··· ROWS ···
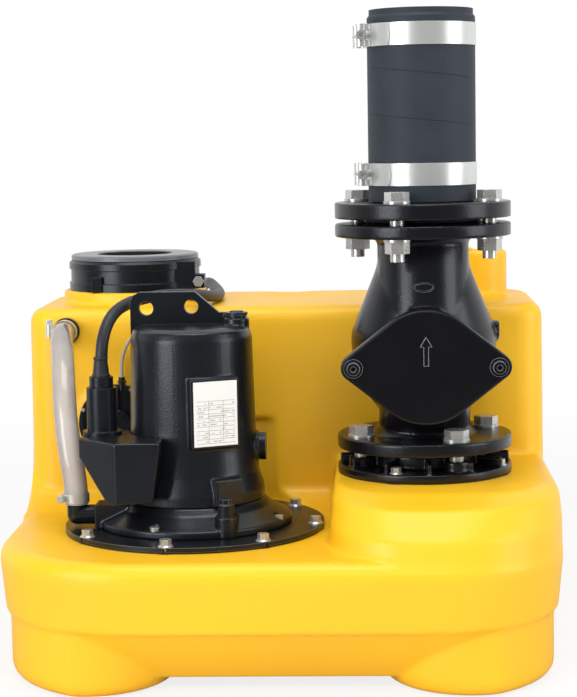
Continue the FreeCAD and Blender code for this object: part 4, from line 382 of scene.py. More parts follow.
···
··· ROWS ···
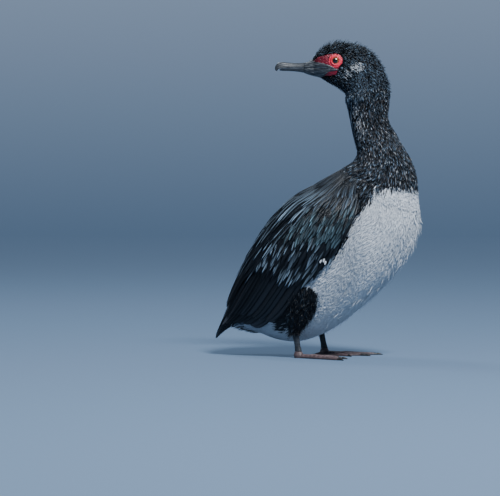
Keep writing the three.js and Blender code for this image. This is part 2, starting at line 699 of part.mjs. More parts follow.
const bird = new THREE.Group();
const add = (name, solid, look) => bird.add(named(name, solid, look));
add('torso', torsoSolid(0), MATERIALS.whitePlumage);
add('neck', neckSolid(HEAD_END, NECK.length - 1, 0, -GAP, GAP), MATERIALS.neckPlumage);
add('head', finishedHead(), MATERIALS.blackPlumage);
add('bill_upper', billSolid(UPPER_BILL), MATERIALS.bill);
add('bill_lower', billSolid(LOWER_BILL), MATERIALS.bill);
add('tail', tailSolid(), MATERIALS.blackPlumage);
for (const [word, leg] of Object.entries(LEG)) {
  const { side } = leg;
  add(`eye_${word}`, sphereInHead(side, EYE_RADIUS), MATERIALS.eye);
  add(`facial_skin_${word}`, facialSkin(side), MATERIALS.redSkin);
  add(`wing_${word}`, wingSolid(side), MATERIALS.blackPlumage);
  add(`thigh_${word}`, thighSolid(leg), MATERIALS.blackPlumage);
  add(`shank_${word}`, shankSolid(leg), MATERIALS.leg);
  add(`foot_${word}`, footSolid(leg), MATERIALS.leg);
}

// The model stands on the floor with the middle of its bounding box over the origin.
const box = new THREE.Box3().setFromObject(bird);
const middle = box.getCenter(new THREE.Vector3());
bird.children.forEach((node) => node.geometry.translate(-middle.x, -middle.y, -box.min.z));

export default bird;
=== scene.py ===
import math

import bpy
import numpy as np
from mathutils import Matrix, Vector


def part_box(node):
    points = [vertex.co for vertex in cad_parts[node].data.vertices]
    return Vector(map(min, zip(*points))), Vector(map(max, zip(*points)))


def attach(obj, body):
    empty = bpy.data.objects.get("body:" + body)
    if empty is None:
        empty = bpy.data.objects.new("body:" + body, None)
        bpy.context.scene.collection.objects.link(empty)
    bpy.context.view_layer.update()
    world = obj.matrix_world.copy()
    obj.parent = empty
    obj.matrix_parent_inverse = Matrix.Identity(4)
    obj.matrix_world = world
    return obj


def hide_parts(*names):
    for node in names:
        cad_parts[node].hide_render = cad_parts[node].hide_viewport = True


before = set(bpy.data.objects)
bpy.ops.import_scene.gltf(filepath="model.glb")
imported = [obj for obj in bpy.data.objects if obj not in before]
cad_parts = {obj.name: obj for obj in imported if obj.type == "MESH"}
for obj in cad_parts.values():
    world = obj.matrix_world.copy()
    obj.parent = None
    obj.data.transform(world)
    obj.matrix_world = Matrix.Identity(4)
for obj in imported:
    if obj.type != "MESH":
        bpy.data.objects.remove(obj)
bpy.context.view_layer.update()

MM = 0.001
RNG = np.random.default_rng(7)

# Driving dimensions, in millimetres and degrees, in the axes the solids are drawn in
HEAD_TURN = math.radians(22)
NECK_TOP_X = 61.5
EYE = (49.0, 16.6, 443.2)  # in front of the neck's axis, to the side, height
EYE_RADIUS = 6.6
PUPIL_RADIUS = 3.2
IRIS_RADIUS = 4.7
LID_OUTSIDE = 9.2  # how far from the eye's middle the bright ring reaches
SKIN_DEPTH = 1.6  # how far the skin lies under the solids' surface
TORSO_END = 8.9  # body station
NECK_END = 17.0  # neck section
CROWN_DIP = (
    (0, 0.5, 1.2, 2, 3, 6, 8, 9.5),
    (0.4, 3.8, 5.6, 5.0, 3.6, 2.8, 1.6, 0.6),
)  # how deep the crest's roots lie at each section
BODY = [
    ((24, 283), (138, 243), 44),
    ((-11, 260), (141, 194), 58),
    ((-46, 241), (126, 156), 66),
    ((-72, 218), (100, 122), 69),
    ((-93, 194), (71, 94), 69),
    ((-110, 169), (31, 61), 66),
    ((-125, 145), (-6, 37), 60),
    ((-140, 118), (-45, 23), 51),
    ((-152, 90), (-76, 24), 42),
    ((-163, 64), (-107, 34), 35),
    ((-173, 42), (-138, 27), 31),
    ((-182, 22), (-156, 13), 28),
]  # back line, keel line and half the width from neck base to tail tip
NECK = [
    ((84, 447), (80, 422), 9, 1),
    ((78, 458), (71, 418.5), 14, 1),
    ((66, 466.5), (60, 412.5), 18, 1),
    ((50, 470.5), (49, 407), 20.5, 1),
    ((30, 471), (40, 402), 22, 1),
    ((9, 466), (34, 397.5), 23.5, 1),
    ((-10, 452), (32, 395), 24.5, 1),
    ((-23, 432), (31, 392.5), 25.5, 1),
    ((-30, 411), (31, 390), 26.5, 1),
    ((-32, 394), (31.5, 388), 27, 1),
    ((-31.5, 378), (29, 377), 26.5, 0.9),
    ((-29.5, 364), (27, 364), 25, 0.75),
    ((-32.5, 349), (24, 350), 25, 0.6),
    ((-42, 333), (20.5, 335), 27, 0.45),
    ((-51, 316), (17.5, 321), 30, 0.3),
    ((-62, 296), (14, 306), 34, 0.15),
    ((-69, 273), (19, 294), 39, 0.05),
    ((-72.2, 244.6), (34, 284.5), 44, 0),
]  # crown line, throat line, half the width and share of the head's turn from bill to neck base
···
··· ROWS ···
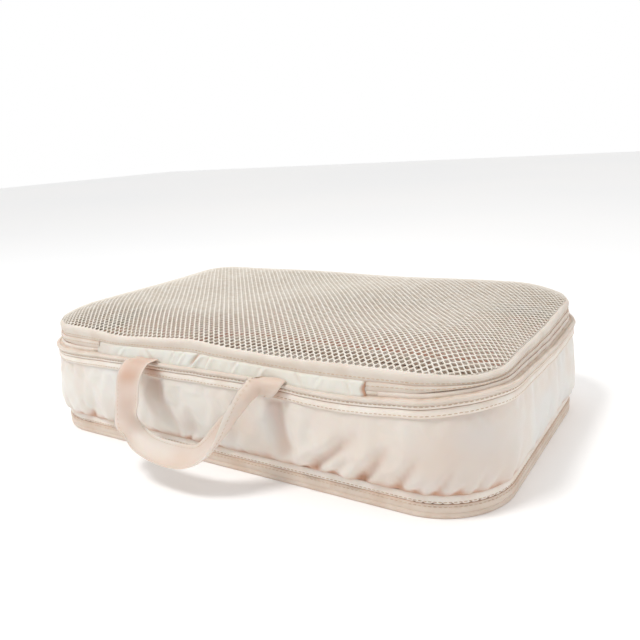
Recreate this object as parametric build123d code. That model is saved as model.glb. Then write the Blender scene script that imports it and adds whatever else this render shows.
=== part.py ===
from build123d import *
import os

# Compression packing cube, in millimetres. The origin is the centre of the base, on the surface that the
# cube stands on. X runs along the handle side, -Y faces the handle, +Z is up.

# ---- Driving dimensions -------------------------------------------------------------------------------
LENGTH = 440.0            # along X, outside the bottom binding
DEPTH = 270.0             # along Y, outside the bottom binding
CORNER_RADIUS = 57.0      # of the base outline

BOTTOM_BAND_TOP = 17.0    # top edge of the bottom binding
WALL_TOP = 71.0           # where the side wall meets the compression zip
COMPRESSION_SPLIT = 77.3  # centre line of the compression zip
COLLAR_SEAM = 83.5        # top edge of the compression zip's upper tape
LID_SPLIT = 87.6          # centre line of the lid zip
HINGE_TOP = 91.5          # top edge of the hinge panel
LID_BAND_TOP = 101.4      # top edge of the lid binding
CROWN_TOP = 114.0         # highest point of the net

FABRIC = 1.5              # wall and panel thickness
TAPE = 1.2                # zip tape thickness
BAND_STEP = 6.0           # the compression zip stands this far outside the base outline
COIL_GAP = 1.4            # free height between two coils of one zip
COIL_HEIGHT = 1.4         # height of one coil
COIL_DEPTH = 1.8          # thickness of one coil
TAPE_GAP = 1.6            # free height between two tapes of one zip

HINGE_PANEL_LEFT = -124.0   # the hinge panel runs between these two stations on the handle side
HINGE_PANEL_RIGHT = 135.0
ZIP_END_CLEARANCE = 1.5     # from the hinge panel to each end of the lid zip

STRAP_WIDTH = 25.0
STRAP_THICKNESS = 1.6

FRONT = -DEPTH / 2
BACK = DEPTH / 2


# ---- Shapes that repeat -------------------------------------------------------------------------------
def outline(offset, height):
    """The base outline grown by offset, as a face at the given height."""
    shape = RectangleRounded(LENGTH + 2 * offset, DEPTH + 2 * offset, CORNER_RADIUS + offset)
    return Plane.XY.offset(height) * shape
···
EXERCISE REQUIREMENTS:
Output nothing except the lines from the line with "over the origin." through the line with "RNG = np.random.default_rng(7)", copied exactly, end lines included.

FULL SOLUTION:
// The model stands on the floor with the middle of its bounding box over the origin.
const box = new THREE.Box3().setFromObject(bird);
const middle = box.getCenter(new THREE.Vector3());
bird.children.forEach((node) => node.geometry.translate(-middle.x, -middle.y, -box.min.z));

export default bird;
=== scene.py ===
import math

import bpy
import numpy as np
from mathutils import Matrix, Vector


def part_box(node):
    points = [vertex.co for vertex in cad_parts[node].data.vertices]
    return Vector(map(min, zip(*points))), Vector(map(max, zip(*points)))


def attach(obj, body):
    empty = bpy.data.objects.get("body:" + body)
    if empty is None:
        empty = bpy.data.objects.new("body:" + body, None)
        bpy.context.scene.collection.objects.link(empty)
    bpy.context.view_layer.update()
    world = obj.matrix_world.copy()
    obj.parent = empty
    obj.matrix_parent_inverse = Matrix.Identity(4)
    obj.matrix_world = world
    return obj


def hide_parts(*names):
    for node in names:
        cad_parts[node].hide_render = cad_parts[node].hide_viewport = True


before = set(bpy.data.objects)
bpy.ops.import_scene.gltf(filepath="model.glb")
imported = [obj for obj in bpy.data.objects if obj not in before]
cad_parts = {obj.name: obj for obj in imported if obj.type == "MESH"}
for obj in cad_parts.values():
    world = obj.matrix_world.copy()
    obj.parent = None
    obj.data.transform(world)
    obj.matrix_world = Matrix.Identity(4)
for obj in imported:
    if obj.type != "MESH":
        bpy.data.objects.remove(obj)
bpy.context.view_layer.update()

MM = 0.001
RNG = np.random.default_rng(7)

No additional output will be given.